## The exercise
Will you write out all the entries below exactly?
━━━━━ Entries shown ━━━━━
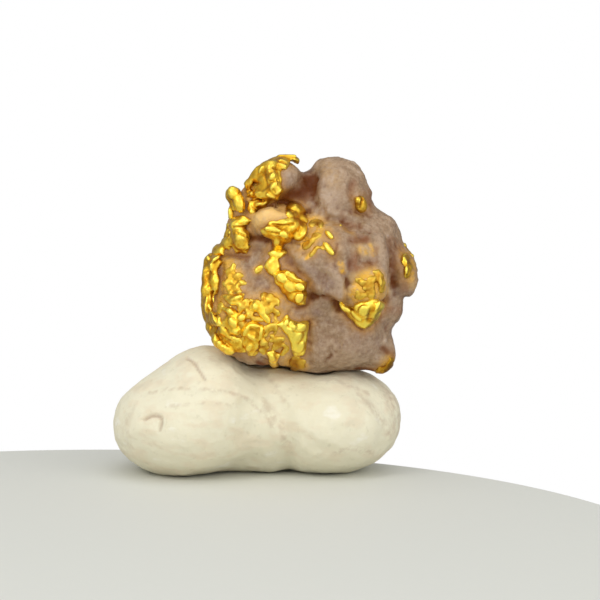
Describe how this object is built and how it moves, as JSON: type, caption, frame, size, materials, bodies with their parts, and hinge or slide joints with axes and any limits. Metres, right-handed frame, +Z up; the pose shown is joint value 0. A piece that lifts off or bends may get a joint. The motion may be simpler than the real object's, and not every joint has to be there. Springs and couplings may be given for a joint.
{
  "type": "gold in quartz specimen",
  "caption": "Thumbnail mineral specimen of milky quartz with masses of native gold, standing in a pinch of white mounting putty.",
  "frame": {"origin": "middle of the putty's flat underside, under the middle of the whole piece", "axes": "+Z up, front face of the specimen towards -Y, +X to the viewer's right"},
  "size_m": [0.0206, 0.0116, 0.0213],
  "materials": {
    "quartz": "rough milky quartz, iron stained",
    "gold": "natural bright native gold",
    "putty": "matt white mounting putty"
  },
  "bodies": {
    "root": {"quartz": "quartz", "gold_knob": "gold", "gold_crest": "gold", "gold_shoulder": "gold", "gold_rim": "gold", "gold_arch": "gold", "gold_vein": "gold", "gold_plate": "gold", "gold_curl": "gold", "gold_crust": "gold", "gold_patch": "gold", "gold_tooth": "gold", "gold_root": "gold", "gold_fleck_upper": "gold", "gold_fleck_lower": "gold", "gold_wedge": "gold", "gold_bead": "gold", "gold_strip": "gold", "gold_foot": "gold", "gold_back_vein": "gold", "gold_back_seam": "gold", "gold_back_nugget": "gold", "gold_back_crust": "gold", "gold_back_patch": "gold", "putty": "putty"}
  },
  "joints": []
}
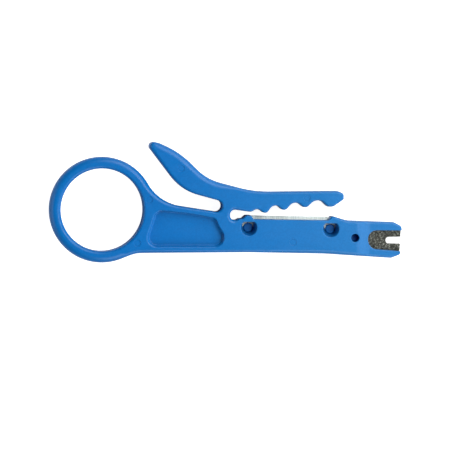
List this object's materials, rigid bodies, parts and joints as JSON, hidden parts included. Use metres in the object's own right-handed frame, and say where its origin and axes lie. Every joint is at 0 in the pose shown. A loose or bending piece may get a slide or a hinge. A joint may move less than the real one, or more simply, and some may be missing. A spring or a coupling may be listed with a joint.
{
  "type": "punch down tool",
  "caption": "Flat pocket punch-down tool with a finger ring, a spring-necked squeeze lever with a notched jaw over a stripping blade, and a forked steel tip.",
  "frame": {"origin": "middle of the tool's outline, on its back face", "axes": "+X along the tool to the punch-down tip, +Y across it towards the squeeze lever, +Z out of the front face, which has the two blade windows"},
  "size_m": [0.092, 0.0313, 0.006],
  "materials": {
    "blue_plastic": "fine satin grain",
    "razor_steel": "ground",
    "fork_steel": "mottled, as tempered"
  },
  "bodies": {
    "handle": {"handle_body": "blue_plastic", "spring_neck": "blue_plastic", "stripping_blade": "razor_steel", "punch_down_blade": "fork_steel", "blade_pin_rear": "blue_plastic", "blade_pin_front": "blue_plastic", "punch_blade_pin": "blue_plastic"},
    "lever": {"squeeze_lever": "blue_plastic"}
  },
  "joints": [
    {"name": "jaw_flex", "type": "hinge", "parent": "handle", "child": "lever", "pos_m": [-0.0001, -0.0021, 0.003], "axis": [0, 0, 1], "range_deg": [-3, 10], "stiffness_Nm_per_rad": 2.2}
  ]
}
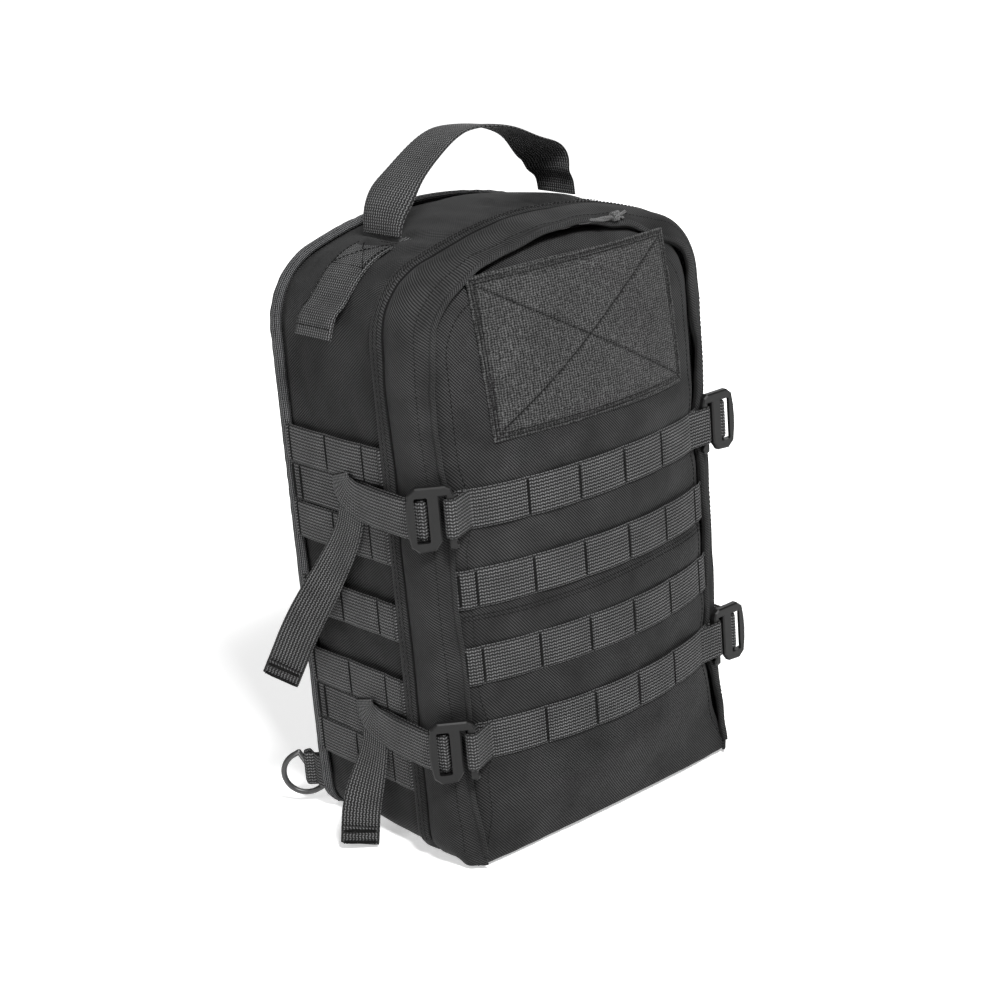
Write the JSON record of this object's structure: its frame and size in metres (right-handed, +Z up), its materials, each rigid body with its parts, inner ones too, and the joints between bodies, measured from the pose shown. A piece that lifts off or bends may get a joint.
━━━━━
## Solution to the problem
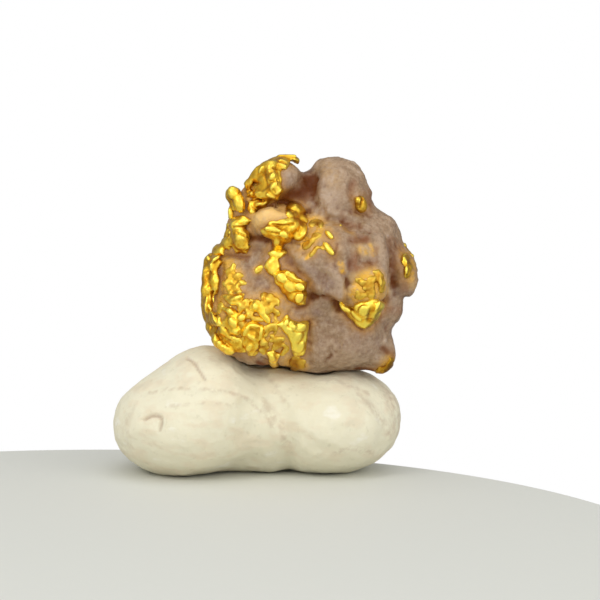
Describe how this object is built and how it moves, as JSON: type, caption, frame, size, materials, bodies with their parts, and hinge or slide joints with axes and any limits. Metres, right-handed frame, +Z up; the pose shown is joint value 0. A piece that lifts off or bends may get a joint. The motion may be simpler than the real object's, and not every joint has to be there. Springs and couplings may be given for a joint.
{
  "type": "gold in quartz specimen",
  "caption": "Thumbnail mineral specimen of milky quartz with masses of native gold, standing in a pinch of white mounting putty.",
  "frame": {"origin": "middle of the putty's flat underside, under the middle of the whole piece", "axes": "+Z up, front face of the specimen towards -Y, +X to the viewer's right"},
  "size_m": [0.0206, 0.0116, 0.0213],
  "materials": {
    "quartz": "rough milky quartz, iron stained",
    "gold": "natural bright native gold",
    "putty": "matt white mounting putty"
  },
  "bodies": {
    "root": {"quartz": "quartz", "gold_knob": "gold", "gold_crest": "gold", "gold_shoulder": "gold", "gold_rim": "gold", "gold_arch": "gold", "gold_vein": "gold", "gold_plate": "gold", "gold_curl": "gold", "gold_crust": "gold", "gold_patch": "gold", "gold_tooth": "gold", "gold_root": "gold", "gold_fleck_upper": "gold", "gold_fleck_lower": "gold", "gold_wedge": "gold", "gold_bead": "gold", "gold_strip": "gold", "gold_foot": "gold", "gold_back_vein": "gold", "gold_back_seam": "gold", "gold_back_nugget": "gold", "gold_back_crust": "gold", "gold_back_patch": "gold", "putty": "putty"}
  },
  "joints": []
}
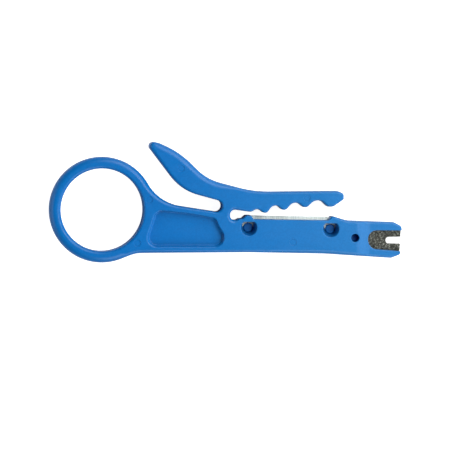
List this object's materials, rigid bodies, parts and joints as JSON, hidden parts included. Use metres in the object's own right-handed frame, and say where its origin and axes lie. Every joint is at 0 in the pose shown. A loose or bending piece may get a slide or a hinge. A joint may move less than the real one, or more simply, and some may be missing. A spring or a coupling may be listed with a joint.
{
  "type": "punch down tool",
  "caption": "Flat pocket punch-down tool with a finger ring, a spring-necked squeeze lever with a notched jaw over a stripping blade, and a forked steel tip.",
  "frame": {"origin": "middle of the tool's outline, on its back face", "axes": "+X along the tool to the punch-down tip, +Y across it towards the squeeze lever, +Z out of the front face, which has the two blade windows"},
  "size_m": [0.092, 0.0313, 0.006],
  "materials": {
    "blue_plastic": "fine satin grain",
    "razor_steel": "ground",
    "fork_steel": "mottled, as tempered"
  },
  "bodies": {
    "handle": {"handle_body": "blue_plastic", "spring_neck": "blue_plastic", "stripping_blade": "razor_steel", "punch_down_blade": "fork_steel", "blade_pin_rear": "blue_plastic", "blade_pin_front": "blue_plastic", "punch_blade_pin": "blue_plastic"},
    "lever": {"squeeze_lever": "blue_plastic"}
  },
  "joints": [
    {"name": "jaw_flex", "type": "hinge", "parent": "handle", "child": "lever", "pos_m": [-0.0001, -0.0021, 0.003], "axis": [0, 0, 1], "range_deg": [-3, 10], "stiffness_Nm_per_rad": 2.2}
  ]
}
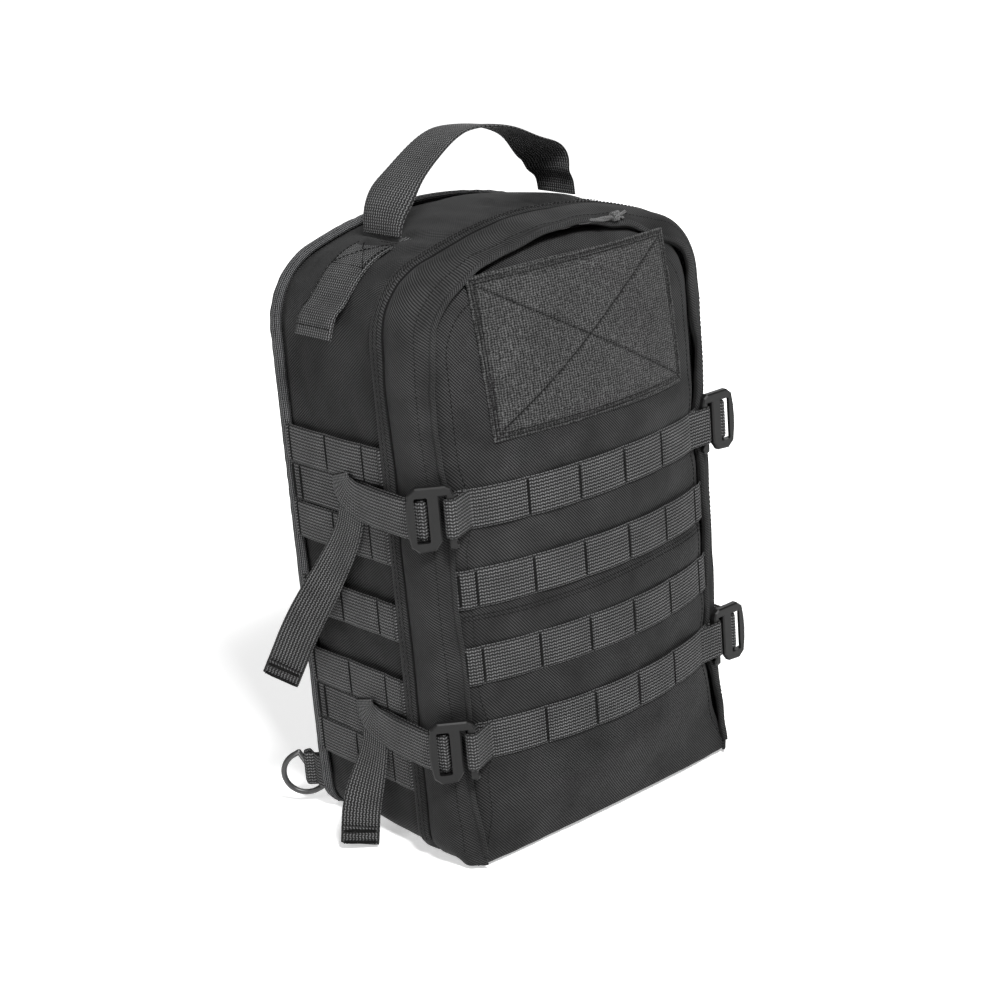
Write the JSON record of this object's structure: its frame and size in metres (right-handed, +Z up), its materials, each rigid body with its parts, inner ones too, and the joints between bodies, measured from the pose shown. A piece that lifts off or bends may get a joint.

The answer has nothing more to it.